*Job*.
Write out, word for word, only the data from its first line to the line containing "chip_start = 5.6".

>> START Raw data

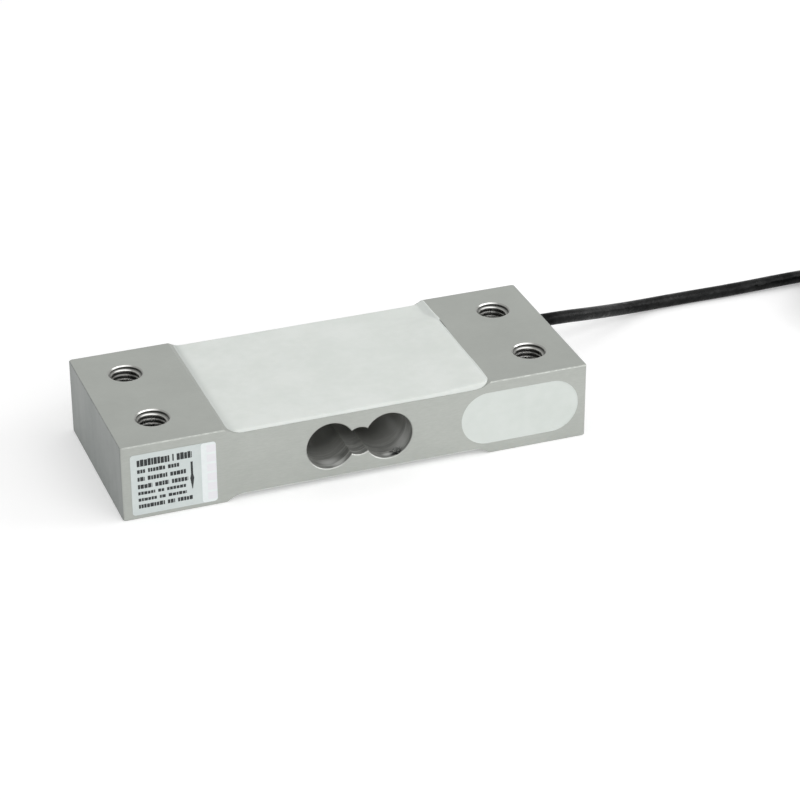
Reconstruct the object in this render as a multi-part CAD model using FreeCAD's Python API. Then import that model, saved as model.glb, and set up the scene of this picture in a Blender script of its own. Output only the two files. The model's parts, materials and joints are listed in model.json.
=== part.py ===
import FreeCAD, Part
import math
import os

# Single point load cell. Millimetres, +Z up. The origin is the centre of the body's bottom face.
# +X runs along the body towards the fixed end and its cable, -Y is the front face with the label.

V = FreeCAD.Vector
X_AXIS = V(1, 0, 0)
Y_AXIS = V(0, 1, 0)
Z_AXIS = V(0, 0, 1)

# Spring body
body_length = 150.0
body_width = 60.0
body_height = 25.0
corner_r = 1.0
edge_break = 0.3
relief_length = 85.6
relief_top_depth = 1.9
relief_bottom_depth = 2.4
relief_end_r = 10.0
bore_d = 15.5
bore_spacing = 18.6
neck_d = 9.4
bore_break = 0.25

# Tapped mounting holes, M10 x 1.5, modelled at the thread's outer diameter
thread_d = 10.0
thread_mouth_d = 10.8
hole_spacing_y = 30.0
load_hole_inset = 14.3
fixed_hole_inset = 13.4

# Wiring pockets, one in the front face and one in the back face, and the ways between them
pocket_height = 17.8
pocket_depth = 7.5
pocket_end_wall = 2.8
wire_way_d = 3.0
wire_way_end_wall = 2.8
wire_way_relief_inset = 6.8
cross_hole_d = 4.6
cross_hole_board_gap = 3.5
potting_recess = 0.1

# Sealant over the gauges
sealant_t = 0.85
sealant_side_gap = 0.25
sealant_end_gap = 0.9
sealant_corner_r = 3.5
sealant_edge_r = 0.5

# Strain gauges
carrier_length = 8.0
carrier_width = 5.0
carrier_t = 0.1
grid_length = 3.6
grid_pitch = 0.6
grid_line = 0.3
grid_lines = 6
foil_t = 0.05
tab_length = 1.2
tab_width = 1.1
tab_spacing = 1.9

# Solder terminal strips
strip_length = 11.0
strip_width = 3.6
strip_t = 0.25
strip_y = -9.0
strip_pads = 5
strip_pad_pitch = 2.1
strip_pad_size = 1.4
pad_t = 0.05
jumper_d = 0.15
jumper_lift = 0.25
bridge_wire_d = 0.3
bridge_wire_pitch = 0.5
bridge_wire_lift = 0.3
wire_bend_r = 0.5

# Trim board and its resistors
board_length = 17.0
board_height = 11.0
board_t = 1.0
board_end_gap = 4.7
board_margin = 1.3
board_pad_size = 1.2
core_pad_pitch = 2.2
bridge_pad_pitch = 2.5
bridge_pad_start = 4.5
chip_length = 3.2
chip_width = 1.6
chip_t = 0.55
chip_pitch_x = 4.5
chip_pitch_z = 3.8
chip_start = 5.6

# Cable and its inner end
cable_d = 4.3
core_d = 1.0
core_offset = 0.55
core_bend_r = 1.5
ferrule_wall = 0.4
ferrule_length = 5.0
ferrule_gap = 0.15
bush_wall = 0.85
bush_flange_wall = 2.1
bush_flange_t = 1.2
jacket_strip = 12.2
shield_length = 3.5
shield_wall = 0.3
shield_clearance = 0.07
front_core_levels = (2.9, 4.2)

# Cable outside: from the bush down onto the floor and along it to the coil
coil_centre_x = 215.0
coil_turns_radial = 4
coil_layers = 2
coil_turn_pitch = 4.4
coil_mid_r = 24.9
coil_stub = 18.0
cable_lane_y = 41.5

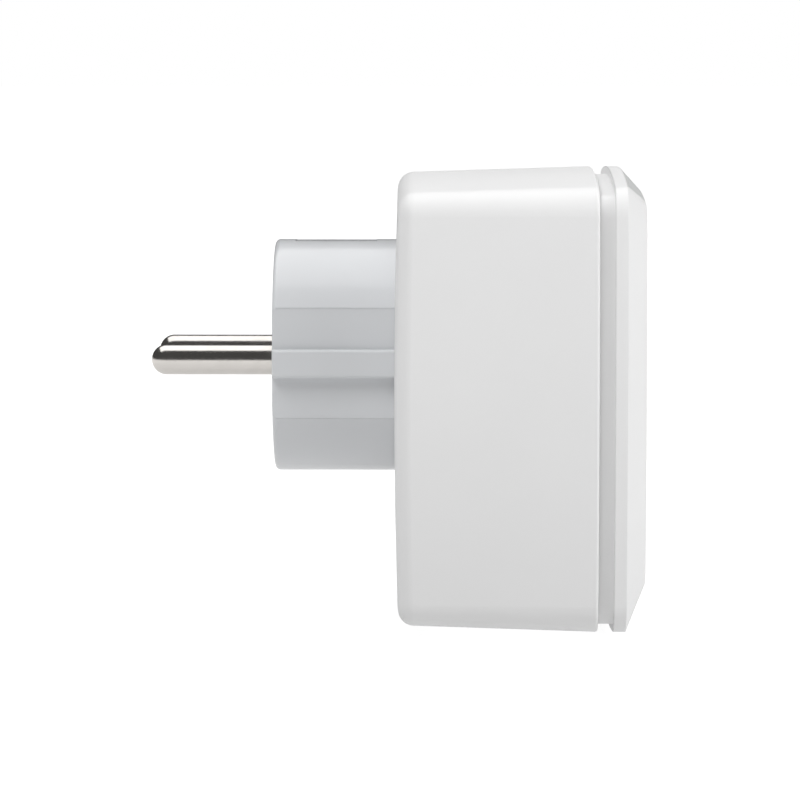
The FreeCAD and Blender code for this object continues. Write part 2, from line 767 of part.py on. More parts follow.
def electrolytic(y, z, r, high, spots):
    can = rod(r, parts_x + 0.4, parts_x + high, y, z)
    top = [e for e in can.Edges if e.BoundBox.XMin > parts_x + high - 0.1]
    can = can.makeFillet(0.4, top)
    groove = tube(r + 1, r - 0.35, parts_x + 1.6, parts_x + 2.3, y, z)
    foot = rod(r - 0.5, parts_x, parts_x + 0.5, y, z)
    vent = box(parts_x + high - 0.2, parts_x + high + 1, y - 0.15, y + 0.15, z - r * 0.6, z + r * 0.6)
    vent2 = box(parts_x + high - 0.2, parts_x + high + 1, y - r * 0.6, y + r * 0.6, z - 0.15, z + 0.15)
    return fuse_all([can.cut(groove), foot] + lead_pins(spots, parts_x + 0.5)).cut(vent).cut(vent2)


def transformer_core():
    x0 = parts_x + 1.4
    outer = box(x0 + 1.0, x0 + 11.0, 4.2, 14.2, -33.2, -27.8)
    for y0 in (5.6, 11.2):
        outer = outer.cut(box(x0 + 2.6, x0 + 9.4, y0, y0 + 1.6, -40, -20))
    return outer


def transformer_coil():
    x0 = parts_x + 1.4
    wind = box(x0 + 2.7, x0 + 9.3, 5.7, 12.7, -35.0, -26.0)
    wind = wind.makeFillet(0.9, [e for e in wind.Edges if abs(e.BoundBox.XLength) > 5])
    for y0, y1 in ((4.0, 5.6), (7.2, 11.2), (12.8, 15.0)):
        wind = wind.cut(box(x0 + 2.4, x0 + 9.6, y0, y1, -33.3, -27.7))
    return wind


def transformer_base():
    plate = box(parts_x, parts_x + 1.4, 3.9, 14.5, -36.4, -24.6)
    posts = [box(parts_x + 0.5, parts_x + 2.4, 4.2, 14.2, z, z + 1.2) for z in (-34.8, -27.4)]
    return fuse_all([plate] + posts + lead_pins(small_leads["transformer"], parts_x + 0.5))


def shunt_resistor():
    x = parts_x + 3.0
    bar = box(x, x + 0.8, 16.5, 24.5, -11.2, -8.8)
    feet = [box(parts_x, x + 0.8, y, y + 0.8, -11.2, -8.8) for y in (16.5, 23.7)]
    return fuse_all([bar] + feet + lead_pins(small_leads["shunt"], parts_x + 0.5))


def chip(y, z, half_y, half_z, high, count):
    body = box(parts_x + 0.15, parts_x + high, y - half_y, y + half_y, z - half_z, z + half_z)
    legs = []
    step = 2 * half_y / count
    for i in range(count):
        yy = y - half_y + (i + 0.5) * step
        legs.append(box(parts_x, parts_x + 0.2, yy - 0.2, yy + 0.2, z - half_z - 1.0, z + half_z + 1.0))
        for s in (-1, 1):
            z0, z1 = sorted((z + s * (half_z - 0.2), z + s * (half_z + 0.5)))
            legs.append(box(parts_x, parts_x + 0.8, yy - 0.2, yy + 0.2, z0, z1))
    dimple = rod(0.3, parts_x + high - 0.1, parts_x + high + 1, y - half_y + 0.7, z - half_z + 0.7)
    return fuse_all([body] + legs).cut(dimple)


def radio_board():
    return box(parts_x, parts_x + 18.0, 26.6, 27.4, -28.6, -16.4)


def radio_shield():
    can = box(parts_x + 2.0, parts_x + 12.0, 24.8, 26.6, -27.4, -17.6)
    return can.cut(box(parts_x + 2.3, parts_x + 11.7, 25.1, 27.0, -27.1, -17.9))


link_y = -18.6
low_link_z = -8.2
high_link_z = top_board_z + top_board_t + 0.9


def link_cable():
    # flat cable from the main board, past the contact carrier, up to the button board
    x = parts_x + 5.9
    pts = [(parts_x + 2.1, low_link_z - 0.15), (x - 1.0, low_link_z - 0.15), (x, low_link_z + 1.2),
           (x, top_board_z - 2.5), (x + 3.2, high_link_z - 0.15), (cave_x - 13.0, high_link_z - 0.15)]
    return ribbon(pts, 0.3, 2.4, link_y)


def lower_connector():
    block = box(parts_x, parts_x + 3.4, link_y - 3.0, link_y + 2.8, low_link_z - 1.2, low_link_z + 1.2)
    slot = box(parts_x + 2.0, parts_x + 5, link_y - 2.5, link_y + 2.5, low_link_z - 0.2, low_link_z + 0.2)
    return block.cut(slot)


def upper_connector():
    z0 = top_board_z + top_board_t
    block = box(cave_x - 14.4, cave_x - 11.2, link_y - 2.8, link_y + 2.8, z0, z0 + 1.8)
    slot = box(cave_x - 15, cave_x - 12.9, link_y - 2.5, link_y + 2.5, high_link_z - 0.2, high_link_z + 0.2)
    return block.cut(slot)


def build():
    os.makedirs("parts", exist_ok=True)
    save(rear_housing(), "rear_housing")
    save(plug_body(), "plug_body")
    save(pin(-pin_y), "line_pin")
    save(pin(pin_y), "neutral_pin")
    save(busbar(-pin_y), "line_busbar")
    save(busbar(pin_y), "neutral_busbar")
    save(plug_earth_bracket(), "plug_earth_bracket")
    save(earth_link(), "earth_link")
    save(socket_earth_bracket(), "socket_earth_bracket")
    save(front_cover(), "front_cover")
    save(button_bar(), "button_bar")
    save(socket_cup(), "socket_cup")
    save(contact_carrier(), "contact_carrier")
    save(contact(-pin_y), "line_contact")
    save(contact(pin_y), "neutral_contact")
    save(shutter(), "shutter")
    save(shutter_spring(), "shutter_spring")
    save(button_board(), "button_board")
    save(button_switch(), "button_switch")
    save(button_plunger(), "button_plunger")
    save(status_led(), "status_led")
    save(light_guide(), "light_guide")
    save(main_board(), "main_board")
    save(relay_base(), "relay_base")
    save(relay_case(), "relay_case")
    save(relay_bobbin(), "relay_bobbin")
    save(relay_winding(), "relay_winding")
    save(relay_yoke(), "relay_yoke")
    save(relay_armature(), "relay_armature")
    save(film_capacitor(), "film_capacitor")
    save(varistor(), "varistor")
    save(fuse(), "fuse")
    save(electrolytic(20.2, -33.6, 3.9, 15.0, small_leads["input_capacitor"]), "input_capacitor")
    save(electrolytic(19.8, -25.2, 2.5, 11.0, small_leads["output_capacitor"]), "output_capacitor")
    save(transformer_core(), "transformer_core")
    save(transformer_coil(), "transformer_coil")
    save(transformer_base(), "transformer_base")
    save(shunt_resistor(), "shunt_resistor")
    save(chip(20.0, -18.6, 2.5, 2.0, 1.7, 4), "metering_chip")
    save(radio_board(), "radio_board")
    save(radio_shield(), "radio_shield")
    save(link_cable(), "link_cable")
    save(lower_connector(), "lower_connector")
    save(upper_connector(), "upper_connector")
    save(plug_screws(), "plug_screws")
    save(housing_screws(), "housing_screws")
    save(cup_screws(), "cup_screws")
    save(carrier_screws(), "carrier_screws")
    save(main_board_screws(), "main_board_screws")
    save(button_board_screws(), "button_board_screws")


build()
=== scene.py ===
import math

import bpy
from mathutils import Euler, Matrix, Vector


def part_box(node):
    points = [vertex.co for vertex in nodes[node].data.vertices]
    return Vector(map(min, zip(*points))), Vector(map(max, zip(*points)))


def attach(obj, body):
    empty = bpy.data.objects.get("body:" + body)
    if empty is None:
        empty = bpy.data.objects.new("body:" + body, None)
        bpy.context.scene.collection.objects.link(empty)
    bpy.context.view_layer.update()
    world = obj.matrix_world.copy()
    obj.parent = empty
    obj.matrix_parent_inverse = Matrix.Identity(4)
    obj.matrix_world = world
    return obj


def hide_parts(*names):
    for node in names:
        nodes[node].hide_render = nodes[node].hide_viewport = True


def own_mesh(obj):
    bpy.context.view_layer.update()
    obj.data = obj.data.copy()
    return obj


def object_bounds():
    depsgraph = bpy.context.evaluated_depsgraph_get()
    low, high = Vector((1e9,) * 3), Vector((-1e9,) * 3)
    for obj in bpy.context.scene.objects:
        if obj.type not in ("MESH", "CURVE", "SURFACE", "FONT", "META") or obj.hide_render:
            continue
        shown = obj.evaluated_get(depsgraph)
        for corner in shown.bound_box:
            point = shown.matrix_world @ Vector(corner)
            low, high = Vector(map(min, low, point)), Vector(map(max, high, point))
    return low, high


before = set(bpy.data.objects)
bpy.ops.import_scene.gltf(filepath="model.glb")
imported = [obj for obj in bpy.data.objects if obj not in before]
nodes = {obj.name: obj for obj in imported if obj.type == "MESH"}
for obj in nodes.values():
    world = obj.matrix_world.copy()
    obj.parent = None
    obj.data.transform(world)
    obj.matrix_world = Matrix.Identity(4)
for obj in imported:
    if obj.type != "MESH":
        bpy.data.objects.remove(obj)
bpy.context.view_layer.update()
scene = bpy.context.scene
print("frame loaded:", len(nodes), "pieces")


# a shader socket that takes part in sums
class Wire:
    def __init__(self, maker, socket):
        self.maker = maker
        self.socket = socket

    def maths(self, kind, first, second):
        made = self.maker.add("ShaderNodeMath", {"operation": kind}, {0: first, 1: second})
        return Wire(self.maker, made.outputs[0])

    def __add__(self, other):
        return self.maths("ADD", self, other)

    def __radd__(self, other):
        return self.maths("ADD", other, self)

    def __sub__(self, other):
        return self.maths("SUBTRACT", self, other)

    def __rsub__(self, other):
        return self.maths("SUBTRACT", other, self)

    def __mul__(self, other):
        return self.maths("MULTIPLY", self, other)

    def __rmul__(self, other):
        return self.maths("MULTIPLY", other, self)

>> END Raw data

*In response*.
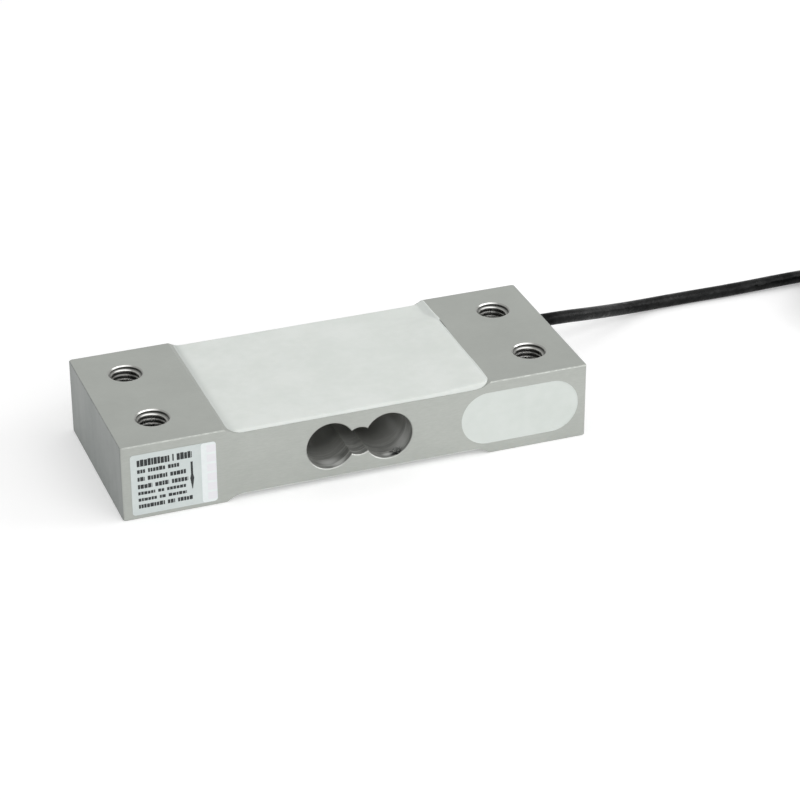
Reconstruct the object in this render as a multi-part CAD model using FreeCAD's Python API. Then import that model, saved as model.glb, and set up the scene of this picture in a Blender script of its own. Output only the two files. The model's parts, materials and joints are listed in model.json.
=== part.py ===
import FreeCAD, Part
import math
import os

# Single point load cell. Millimetres, +Z up. The origin is the centre of the body's bottom face.
# +X runs along the body towards the fixed end and its cable, -Y is the front face with the label.

V = FreeCAD.Vector
X_AXIS = V(1, 0, 0)
Y_AXIS = V(0, 1, 0)
Z_AXIS = V(0, 0, 1)

# Spring body
body_length = 150.0
body_width = 60.0
body_height = 25.0
corner_r = 1.0
edge_break = 0.3
relief_length = 85.6
relief_top_depth = 1.9
relief_bottom_depth = 2.4
relief_end_r = 10.0
bore_d = 15.5
bore_spacing = 18.6
neck_d = 9.4
bore_break = 0.25

# Tapped mounting holes, M10 x 1.5, modelled at the thread's outer diameter
thread_d = 10.0
thread_mouth_d = 10.8
hole_spacing_y = 30.0
load_hole_inset = 14.3
fixed_hole_inset = 13.4

# Wiring pockets, one in the front face and one in the back face, and the ways between them
pocket_height = 17.8
pocket_depth = 7.5
pocket_end_wall = 2.8
wire_way_d = 3.0
wire_way_end_wall = 2.8
wire_way_relief_inset = 6.8
cross_hole_d = 4.6
cross_hole_board_gap = 3.5
potting_recess = 0.1

# Sealant over the gauges
sealant_t = 0.85
sealant_side_gap = 0.25
sealant_end_gap = 0.9
sealant_corner_r = 3.5
sealant_edge_r = 0.5

# Strain gauges
carrier_length = 8.0
carrier_width = 5.0
carrier_t = 0.1
grid_length = 3.6
grid_pitch = 0.6
grid_line = 0.3
grid_lines = 6
foil_t = 0.05
tab_length = 1.2
tab_width = 1.1
tab_spacing = 1.9

# Solder terminal strips
strip_length = 11.0
strip_width = 3.6
strip_t = 0.25
strip_y = -9.0
strip_pads = 5
strip_pad_pitch = 2.1
strip_pad_size = 1.4
pad_t = 0.05
jumper_d = 0.15
jumper_lift = 0.25
bridge_wire_d = 0.3
bridge_wire_pitch = 0.5
bridge_wire_lift = 0.3
wire_bend_r = 0.5

# Trim board and its resistors
board_length = 17.0
board_height = 11.0
board_t = 1.0
board_end_gap = 4.7
board_margin = 1.3
board_pad_size = 1.2
core_pad_pitch = 2.2
bridge_pad_pitch = 2.5
bridge_pad_start = 4.5
chip_length = 3.2
chip_width = 1.6
chip_t = 0.55
chip_pitch_x = 4.5
chip_pitch_z = 3.8
chip_start = 5.6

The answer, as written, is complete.